▶ [The problem]: Quote exactly the lines from the line containing "Recreate this object" to the line containing "from math import cos, radians, sin, sqrt", both lines included, please, and nothing more.

▶ [Rows]:
[Start]

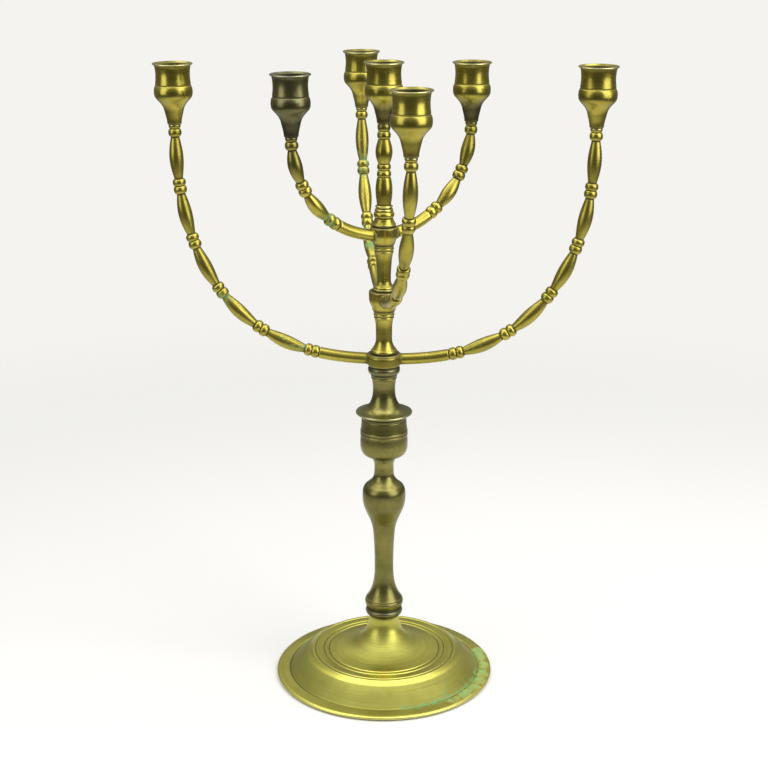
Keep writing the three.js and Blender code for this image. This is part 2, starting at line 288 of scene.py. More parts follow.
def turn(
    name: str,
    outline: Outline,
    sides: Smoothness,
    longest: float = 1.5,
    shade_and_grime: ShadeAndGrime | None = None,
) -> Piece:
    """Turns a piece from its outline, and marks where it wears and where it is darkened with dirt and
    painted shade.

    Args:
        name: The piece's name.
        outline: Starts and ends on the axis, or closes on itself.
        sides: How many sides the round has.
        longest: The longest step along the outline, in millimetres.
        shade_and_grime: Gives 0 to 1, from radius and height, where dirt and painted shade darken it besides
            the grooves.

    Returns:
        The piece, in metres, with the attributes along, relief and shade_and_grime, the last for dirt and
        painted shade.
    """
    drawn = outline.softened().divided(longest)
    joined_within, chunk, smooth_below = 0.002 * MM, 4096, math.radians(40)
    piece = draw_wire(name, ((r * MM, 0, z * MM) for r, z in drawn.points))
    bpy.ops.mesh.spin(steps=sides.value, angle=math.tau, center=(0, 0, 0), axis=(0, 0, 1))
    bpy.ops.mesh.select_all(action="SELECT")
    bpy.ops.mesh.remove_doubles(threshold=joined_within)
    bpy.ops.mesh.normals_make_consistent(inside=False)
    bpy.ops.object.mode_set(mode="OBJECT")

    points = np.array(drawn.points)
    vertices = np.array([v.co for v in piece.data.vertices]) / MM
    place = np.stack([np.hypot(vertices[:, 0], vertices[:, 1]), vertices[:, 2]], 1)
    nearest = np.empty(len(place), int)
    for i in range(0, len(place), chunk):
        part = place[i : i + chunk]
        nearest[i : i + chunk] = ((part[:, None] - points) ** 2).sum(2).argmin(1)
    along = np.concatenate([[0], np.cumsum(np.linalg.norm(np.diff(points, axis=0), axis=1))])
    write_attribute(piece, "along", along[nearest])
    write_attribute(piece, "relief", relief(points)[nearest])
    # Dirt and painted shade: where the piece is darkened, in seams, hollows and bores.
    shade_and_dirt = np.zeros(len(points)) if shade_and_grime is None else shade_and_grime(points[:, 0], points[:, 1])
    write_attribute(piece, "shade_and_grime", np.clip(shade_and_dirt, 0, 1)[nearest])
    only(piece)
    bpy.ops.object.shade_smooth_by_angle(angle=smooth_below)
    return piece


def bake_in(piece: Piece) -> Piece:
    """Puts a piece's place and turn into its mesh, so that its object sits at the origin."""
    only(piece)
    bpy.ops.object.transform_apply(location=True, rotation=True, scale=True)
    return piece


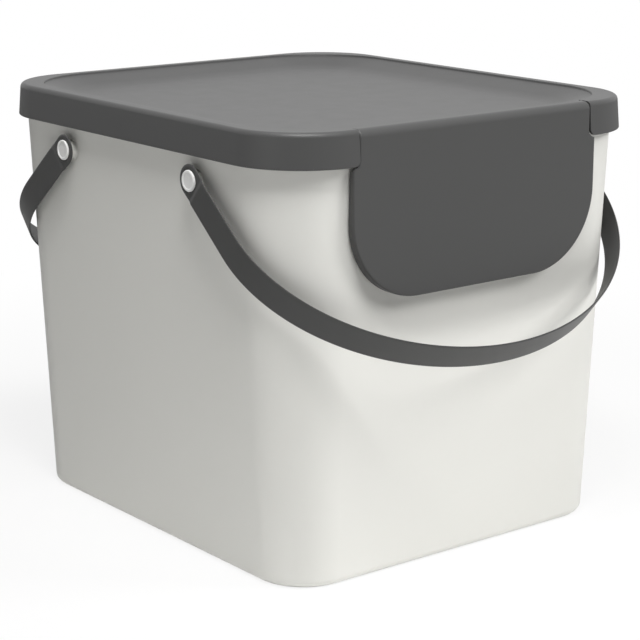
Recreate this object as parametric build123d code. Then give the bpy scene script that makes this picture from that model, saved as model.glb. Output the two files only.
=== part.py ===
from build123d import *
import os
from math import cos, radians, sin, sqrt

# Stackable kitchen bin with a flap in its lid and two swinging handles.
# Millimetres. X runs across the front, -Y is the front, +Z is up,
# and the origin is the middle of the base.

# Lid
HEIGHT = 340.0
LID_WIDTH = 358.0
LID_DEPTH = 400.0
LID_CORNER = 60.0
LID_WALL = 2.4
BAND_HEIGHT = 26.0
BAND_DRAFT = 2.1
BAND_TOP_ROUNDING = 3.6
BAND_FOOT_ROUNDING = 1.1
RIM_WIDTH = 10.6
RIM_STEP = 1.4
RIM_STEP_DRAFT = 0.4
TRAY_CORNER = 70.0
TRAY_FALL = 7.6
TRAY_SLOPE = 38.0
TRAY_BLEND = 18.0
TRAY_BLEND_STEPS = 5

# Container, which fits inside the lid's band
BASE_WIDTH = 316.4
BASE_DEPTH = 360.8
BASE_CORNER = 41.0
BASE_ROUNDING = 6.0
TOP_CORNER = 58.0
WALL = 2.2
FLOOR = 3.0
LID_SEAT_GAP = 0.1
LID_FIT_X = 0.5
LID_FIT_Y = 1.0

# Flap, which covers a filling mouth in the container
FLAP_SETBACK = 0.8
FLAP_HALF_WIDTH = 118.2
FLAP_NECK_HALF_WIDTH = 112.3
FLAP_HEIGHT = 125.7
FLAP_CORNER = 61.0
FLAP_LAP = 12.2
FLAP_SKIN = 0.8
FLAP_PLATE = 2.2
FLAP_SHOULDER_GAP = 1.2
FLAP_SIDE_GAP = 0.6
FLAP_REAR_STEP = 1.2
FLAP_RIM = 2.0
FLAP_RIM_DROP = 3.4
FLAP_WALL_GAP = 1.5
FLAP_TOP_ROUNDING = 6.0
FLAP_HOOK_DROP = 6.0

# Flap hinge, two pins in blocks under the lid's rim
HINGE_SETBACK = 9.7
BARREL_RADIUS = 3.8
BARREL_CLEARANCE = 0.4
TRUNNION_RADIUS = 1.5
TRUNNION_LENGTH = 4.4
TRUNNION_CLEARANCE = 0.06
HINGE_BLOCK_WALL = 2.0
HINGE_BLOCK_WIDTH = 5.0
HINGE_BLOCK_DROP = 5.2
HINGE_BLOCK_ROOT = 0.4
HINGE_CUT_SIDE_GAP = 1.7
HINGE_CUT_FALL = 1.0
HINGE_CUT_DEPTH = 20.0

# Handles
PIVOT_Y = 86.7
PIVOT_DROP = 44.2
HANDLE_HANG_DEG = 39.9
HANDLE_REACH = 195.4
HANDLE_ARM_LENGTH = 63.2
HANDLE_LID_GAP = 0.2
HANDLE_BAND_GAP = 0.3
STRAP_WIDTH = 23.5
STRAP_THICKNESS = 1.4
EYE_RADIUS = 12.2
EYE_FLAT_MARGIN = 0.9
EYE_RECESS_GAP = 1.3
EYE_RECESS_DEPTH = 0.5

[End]
[Start]

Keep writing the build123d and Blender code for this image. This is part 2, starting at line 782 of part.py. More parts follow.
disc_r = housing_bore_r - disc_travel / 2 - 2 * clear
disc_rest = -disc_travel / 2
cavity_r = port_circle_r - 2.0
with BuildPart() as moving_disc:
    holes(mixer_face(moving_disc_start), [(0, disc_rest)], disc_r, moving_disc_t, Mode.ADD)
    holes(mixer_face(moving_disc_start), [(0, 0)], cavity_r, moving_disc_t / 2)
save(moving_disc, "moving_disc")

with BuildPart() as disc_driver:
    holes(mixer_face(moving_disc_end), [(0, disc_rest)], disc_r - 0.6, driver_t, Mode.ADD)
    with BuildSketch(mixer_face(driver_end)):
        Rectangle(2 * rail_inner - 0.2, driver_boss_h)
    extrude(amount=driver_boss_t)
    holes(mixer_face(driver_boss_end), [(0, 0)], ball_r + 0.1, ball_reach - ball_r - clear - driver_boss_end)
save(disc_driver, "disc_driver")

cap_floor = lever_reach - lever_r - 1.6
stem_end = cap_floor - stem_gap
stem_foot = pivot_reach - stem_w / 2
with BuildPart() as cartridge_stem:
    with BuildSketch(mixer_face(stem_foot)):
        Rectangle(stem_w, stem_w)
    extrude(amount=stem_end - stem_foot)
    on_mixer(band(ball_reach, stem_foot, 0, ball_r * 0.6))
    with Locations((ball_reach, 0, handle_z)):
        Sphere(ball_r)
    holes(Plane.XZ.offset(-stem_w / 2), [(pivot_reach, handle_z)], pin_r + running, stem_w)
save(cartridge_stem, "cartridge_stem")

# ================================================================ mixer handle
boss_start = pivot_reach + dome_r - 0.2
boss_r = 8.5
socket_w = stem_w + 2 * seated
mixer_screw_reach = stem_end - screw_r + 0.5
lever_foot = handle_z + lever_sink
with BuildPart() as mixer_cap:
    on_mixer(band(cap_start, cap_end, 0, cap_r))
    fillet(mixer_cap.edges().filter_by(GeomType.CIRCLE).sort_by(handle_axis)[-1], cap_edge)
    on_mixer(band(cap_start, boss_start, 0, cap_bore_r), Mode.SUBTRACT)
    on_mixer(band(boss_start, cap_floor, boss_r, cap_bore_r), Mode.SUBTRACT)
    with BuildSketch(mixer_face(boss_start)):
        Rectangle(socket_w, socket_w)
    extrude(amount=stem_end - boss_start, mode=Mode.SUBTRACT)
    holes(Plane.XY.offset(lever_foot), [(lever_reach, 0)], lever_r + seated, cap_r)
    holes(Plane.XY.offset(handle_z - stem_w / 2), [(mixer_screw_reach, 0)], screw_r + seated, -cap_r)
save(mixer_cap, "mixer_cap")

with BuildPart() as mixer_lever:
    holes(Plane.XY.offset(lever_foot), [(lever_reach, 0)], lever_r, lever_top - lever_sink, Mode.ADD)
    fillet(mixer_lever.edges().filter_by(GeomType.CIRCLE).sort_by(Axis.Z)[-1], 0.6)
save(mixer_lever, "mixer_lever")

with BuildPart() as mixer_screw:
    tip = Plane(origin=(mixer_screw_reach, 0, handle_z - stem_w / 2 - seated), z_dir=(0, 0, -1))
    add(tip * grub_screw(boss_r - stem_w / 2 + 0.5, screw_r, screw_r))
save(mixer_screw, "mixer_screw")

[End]

▶ [Correct result]:
Recreate this object as parametric build123d code. Then give the bpy scene script that makes this picture from that model, saved as model.glb. Output the two files only.
=== part.py ===
from build123d import *
import os
from math import cos, radians, sin, sqrt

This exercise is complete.